All the books I read (and wrote about) in 2018 in the order I wrote about them on here:

  1. The Argonauts
  2. Astrophysics for People in a Hurry
  3. Nick Cave: Mercy on Me
  4. Fire and Fury
  5. Find You in the Dark
  6. Sapiens
  7. American War
  8. Freshwater
  9. Son of a Trickster
  10. Mad Blood Stirring
  11. This Naked Mind
  12. Full Disclosure
  13. The Subtle Art of Not Giving a F*ck
  14. From Here to Eternity
  15. The Mars Room
  16. Steal it Back
  17. Further Problems with Pleasure
  18. Ariel
  19. My Ariel
  20. Angel of the Underground
  21. Lost in Stockholm
  22. By Night in Chile
  23. The Terrible and Wonderful Reasons Why I Run Long Distances
  24. How to Lose a Marathon
  25. Let’s Explore Diabetes With Owls
  26. Squirrel Seeks Chipmunk
  27. Hunger Makes Me a Modern Girl
  28. Hunger
  29. Ayiti
  30. What Made Maddy Run
  31. Run Forever
  32. Endure
  33. Blown
  34. Less
  35. Runner: Harry Jerome, World’s Fastest Man
  36. Nightwood
  37. The Book of Repulsive Women
  38. Believe Me
  39. We Have Always Lived in the Castle
  40. The 7½ Deaths of Evelyn Hardcastle
  41. The Age of Briggs & Stratton
  42. Autonomous
  43. Katerina
  44. Fear: Trump in the White House
  45. The Rule of Stephens
  46. When Running Made History
  47. Split Tooth
  48. R’s Boat
  49. Instructions for a Funeral
  50. The Tiger Flu
  51. French Exit
  52. Milk and Honey
  53. The Sun and Her Flowers
  54. The Italian Teacher

Next week: my year in running.

2018 week fifty

Book Read:
54. The Italian Teacher — Tom Rachman

Kilometres Ran:
week fifty: 64.5

To date: 2,456 KM

We won a copy of this in the raffle draw at recent edition of the Real Vancouver Writers Series and it sat on one shelf or another and then we decided that having two apartments for our books was dumb so we found one approximately halfway in between our two at the opposite ends of the West End and combined our books and bookshelves and then she read it and wanted to talk about it so I read it too. I liked The Imperfectionists a lot. I also like The Goldfinch a lot. Tom Rachman probably liked The Goldfinch a lot. The Italian Teacher tells the story of a child whose development as an individual is permanently stunted by home schooling and you are expected to believe that casual interest in painting during teen years could allow one to pick up brushes nearly 40 years later and completely dupe the entire art world. But I like a good story and I’m capable of suspending reality for 350 pages or so, so I liked the book for its rainy December entertainment value.

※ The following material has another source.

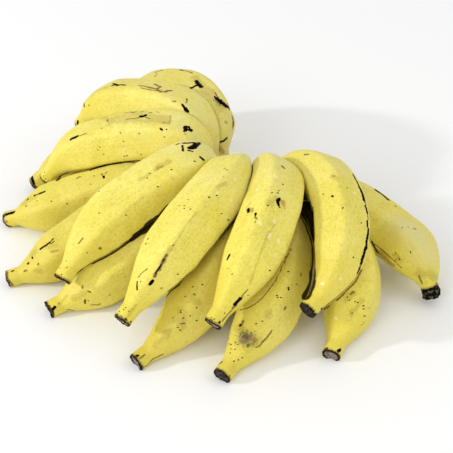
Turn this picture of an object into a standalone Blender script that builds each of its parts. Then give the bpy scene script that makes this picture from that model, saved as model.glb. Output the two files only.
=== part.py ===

Getting some KMs out of my teal green Victoria Marathon top that I thought I’d never wear.

Halfway through December and I’m still on track for Every Dec Day or running or cycling or swimming except that it’s been mostly running because the weather has been awful for cycling and swimming is awfully boring. I’ve taken to running on office days during lunch on those days when I have other things going on in the evening, or when I anticipate that I will not feeling like doing much by the time I get home from a criminally unreliable transit ride from the bowels of Port Coquitlam’s industrial flats to the nearest Skytrain station. Plus there’s a nice trail on top of the dyke along Pitt River. I had contemplated adding one or two days per week of running the 11 KM into the office in the morning from Braid Skytrain Station but after being forced to run during lunch last week so that I could attend an event immediately after work and keep my December streak goal alive now I’m finding that I’m hooked the lunch run. It helps that my office has showers too.

2018 week forty nine

Book Read:
52. Milk and Honey — Rupi Kaur
53. The Sun and Her Flowers — Rupi Kaur

Kilometres Ran:
week forty nine: 63.9

To date: 2,392 KM

I put off writing about these two books because around the time I read them some stuff happened and I wanted to write about that stuff but I just haven’t felt comfortable about it so I put it off and put it off and then (now) social media got downright stabby at a young woman because she may have plagiarized some other poets and in the midst of that mess was an aside that oh by the way Rupi Kaur may be a plagiarist as well. I clearly missed that Twitter Outrage moment. The concept of plagiarism is one that I find really really interesting. Blatant acts of plagiarism I think we can agree are bad, or wrong, or whatever, but there is an intentionality that is necessarily there in the act. Intention is one of the pillars of our criminal justice system. So what of unintentional plagiarism? To be good at one’s craft it is beat into you that you must study the craft i.e., to be a good writer you must read a lot of other writing. How easy, then, would it be to believe that you have a unique idea when in fact it is one that you read and unbeknownst to you your mind stored away somewhere. I think it happens all the time. I’m so sure that I’m sure that I’m not the only one to think so. I also think it’s possible to have a unique idea that someone else also has. In terms of banal ideas that a plethora of people share, I think that Kaur’s books are really great.

Crapple camera.

Hey you know when you’re all like I should get an advent calendar this year and then it’s a few days into December and you’re all damn it…. Back at the end of November I decided that for December I would try to record an activity in Strava everyday, whether it is running, cycling, or swimming, which I’m calling Every Dec Day. And then as I’m watching Strava I kept seeing people I follow posting Run Rudolph Run and wondered what’s that. So I found the Strava club and the Facebook page and the Google Docs page and it looks like fun but it is entirely run focused and I’m not really entirely run focused right now so I opted to try to keep it in mind for next year and continue on with my run / bike / swim for 31 days in a row and since then I have run every damn day. It simply hasn’t been bicycling weather, and while swimming is probably very good for me and gives my knees a break it is terribly boring. Throw in some pool jogging and my gawd I might just hope to drown. Today the weather was particularly awful and rather than go for a swim I got a different sort of soaked out on the Seawall and while it wasn’t the quickest loop of the park it was really rather pleasant.

On a side note WordPress updated its editor and while currently I hate it I’m sure that in a week or two I won’t remember what the old one looked like but I still really hate it right now.